EXERCISE PROMPT » Every line that contains the word "axis" should be copied.

AVAILABLE DATA »
○ ○ ○ ○

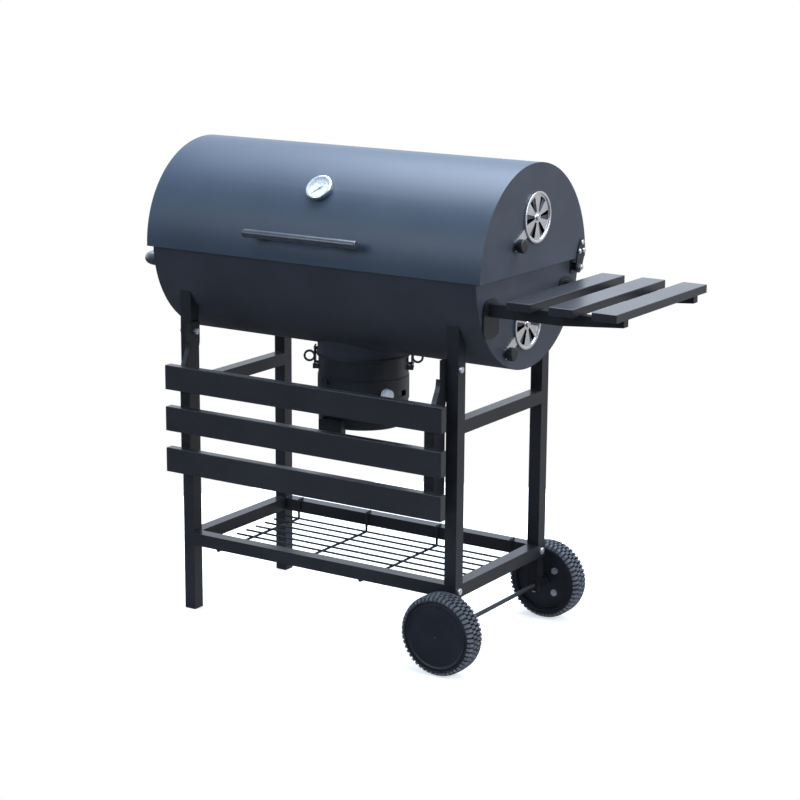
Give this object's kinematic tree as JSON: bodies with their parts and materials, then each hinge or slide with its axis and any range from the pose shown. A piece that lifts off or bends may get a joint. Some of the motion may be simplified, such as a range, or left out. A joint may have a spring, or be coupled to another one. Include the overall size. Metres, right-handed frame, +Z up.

○ ○ ○ ○

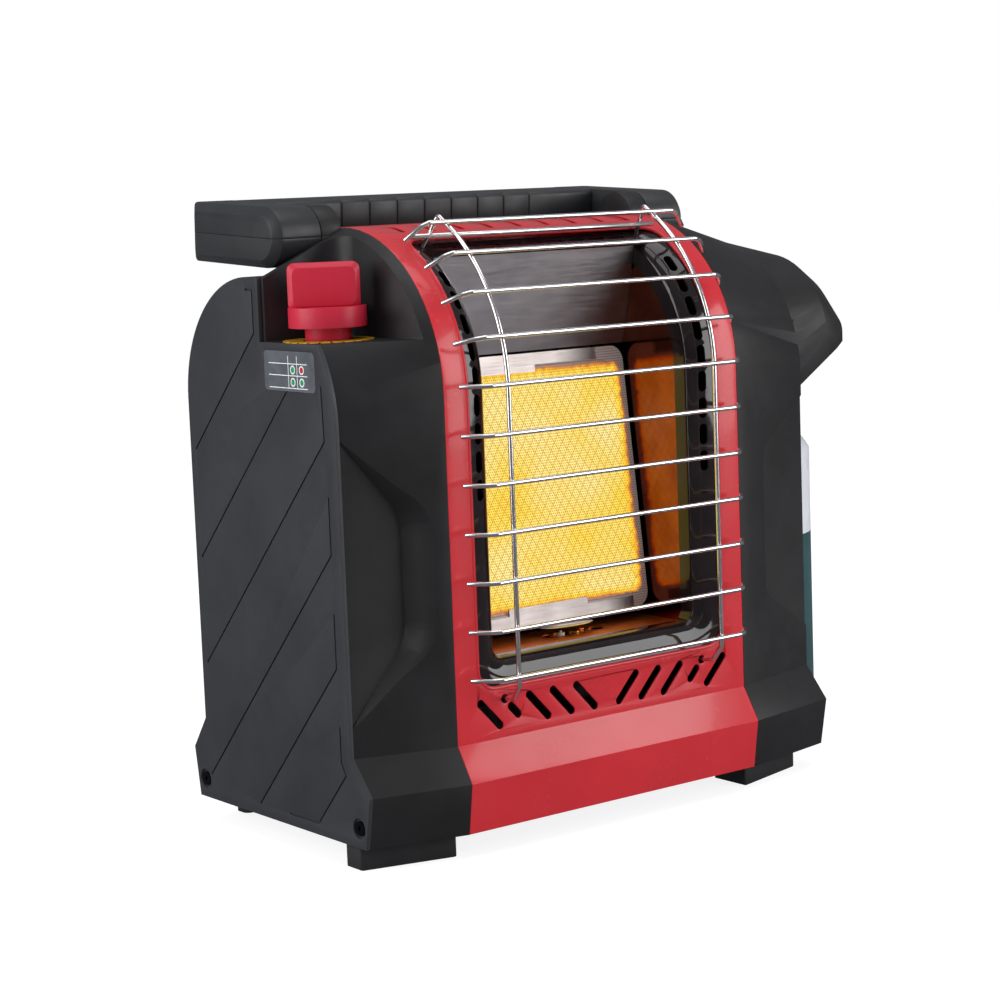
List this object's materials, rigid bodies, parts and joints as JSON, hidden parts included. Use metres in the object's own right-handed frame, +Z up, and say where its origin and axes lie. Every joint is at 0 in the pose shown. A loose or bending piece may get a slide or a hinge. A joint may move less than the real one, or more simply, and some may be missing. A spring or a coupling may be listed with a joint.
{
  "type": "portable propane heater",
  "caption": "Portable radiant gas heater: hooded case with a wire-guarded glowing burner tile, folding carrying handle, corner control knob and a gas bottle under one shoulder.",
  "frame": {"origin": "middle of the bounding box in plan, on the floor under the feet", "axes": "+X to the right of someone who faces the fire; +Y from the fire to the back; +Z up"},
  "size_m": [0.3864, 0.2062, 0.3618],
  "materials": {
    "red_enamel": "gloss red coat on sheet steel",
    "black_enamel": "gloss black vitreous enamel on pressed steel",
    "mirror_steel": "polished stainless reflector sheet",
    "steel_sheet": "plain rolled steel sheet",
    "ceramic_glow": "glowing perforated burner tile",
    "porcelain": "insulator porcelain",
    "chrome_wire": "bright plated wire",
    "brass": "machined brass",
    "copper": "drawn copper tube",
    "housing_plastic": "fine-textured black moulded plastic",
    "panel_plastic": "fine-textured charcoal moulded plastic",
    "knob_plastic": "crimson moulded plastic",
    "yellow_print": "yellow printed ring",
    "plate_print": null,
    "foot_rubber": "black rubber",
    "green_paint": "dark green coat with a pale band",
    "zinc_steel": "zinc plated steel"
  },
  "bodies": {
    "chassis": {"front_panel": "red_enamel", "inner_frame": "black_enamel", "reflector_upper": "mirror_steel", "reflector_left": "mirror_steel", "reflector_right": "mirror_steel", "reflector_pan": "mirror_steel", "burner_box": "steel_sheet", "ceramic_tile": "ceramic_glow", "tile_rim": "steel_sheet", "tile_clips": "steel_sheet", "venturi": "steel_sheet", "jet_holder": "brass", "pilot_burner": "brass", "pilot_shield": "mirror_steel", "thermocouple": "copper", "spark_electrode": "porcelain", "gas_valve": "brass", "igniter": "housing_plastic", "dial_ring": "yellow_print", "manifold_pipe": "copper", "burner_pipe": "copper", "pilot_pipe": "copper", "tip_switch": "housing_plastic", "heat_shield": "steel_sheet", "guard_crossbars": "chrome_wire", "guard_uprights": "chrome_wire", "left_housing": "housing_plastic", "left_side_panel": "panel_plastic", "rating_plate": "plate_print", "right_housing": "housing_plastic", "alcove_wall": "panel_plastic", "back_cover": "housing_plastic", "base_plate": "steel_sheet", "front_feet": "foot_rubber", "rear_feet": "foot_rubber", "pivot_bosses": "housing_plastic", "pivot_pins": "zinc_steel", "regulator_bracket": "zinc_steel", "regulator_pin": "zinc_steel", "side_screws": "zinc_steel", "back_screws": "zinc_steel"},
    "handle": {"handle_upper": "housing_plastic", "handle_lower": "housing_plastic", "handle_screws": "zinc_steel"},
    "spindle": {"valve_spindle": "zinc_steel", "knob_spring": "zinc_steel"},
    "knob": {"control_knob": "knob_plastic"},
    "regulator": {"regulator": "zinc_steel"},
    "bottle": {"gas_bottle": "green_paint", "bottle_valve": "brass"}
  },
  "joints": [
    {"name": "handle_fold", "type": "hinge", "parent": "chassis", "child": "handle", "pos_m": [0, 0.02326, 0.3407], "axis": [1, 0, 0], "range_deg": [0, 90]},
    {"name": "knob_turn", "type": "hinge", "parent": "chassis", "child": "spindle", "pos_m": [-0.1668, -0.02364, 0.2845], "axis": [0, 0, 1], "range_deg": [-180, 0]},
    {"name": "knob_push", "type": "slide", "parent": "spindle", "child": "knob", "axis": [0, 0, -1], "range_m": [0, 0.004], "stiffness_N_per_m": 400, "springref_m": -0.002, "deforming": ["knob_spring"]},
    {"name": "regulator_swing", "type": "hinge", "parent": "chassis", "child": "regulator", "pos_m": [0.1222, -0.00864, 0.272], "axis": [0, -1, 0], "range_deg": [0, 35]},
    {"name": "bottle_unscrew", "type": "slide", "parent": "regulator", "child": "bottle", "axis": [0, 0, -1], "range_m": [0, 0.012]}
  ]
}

○ ○ ○ ○

RESPONSE TO THE TASK »
Give this object's kinematic tree as JSON: bodies with their parts and materials, then each hinge or slide with its axis and any range from the pose shown. A piece that lifts off or bends may get a joint. Some of the motion may be simplified, such as a range, or left out. A joint may have a spring, or be coupled to another one. Include the overall size. Metres, right-handed frame, +Z up.
    {"name": "handle_fold", "type": "hinge", "parent": "chassis", "child": "handle", "pos_m": [0, 0.02326, 0.3407], "axis": [1, 0, 0], "range_deg": [0, 90]},
    {"name": "knob_turn", "type": "hinge", "parent": "chassis", "child": "spindle", "pos_m": [-0.1668, -0.02364, 0.2845], "axis": [0, 0, 1], "range_deg": [-180, 0]},
    {"name": "knob_push", "type": "slide", "parent": "spindle", "child": "knob", "axis": [0, 0, -1], "range_m": [0, 0.004], "stiffness_N_per_m": 400, "springref_m": -0.002, "deforming": ["knob_spring"]},
    {"name": "regulator_swing", "type": "hinge", "parent": "chassis", "child": "regulator", "pos_m": [0.1222, -0.00864, 0.272], "axis": [0, -1, 0], "range_deg": [0, 35]},
    {"name": "bottle_unscrew", "type": "slide", "parent": "regulator", "child": "bottle", "axis": [0, 0, -1], "range_m": [0, 0.012]}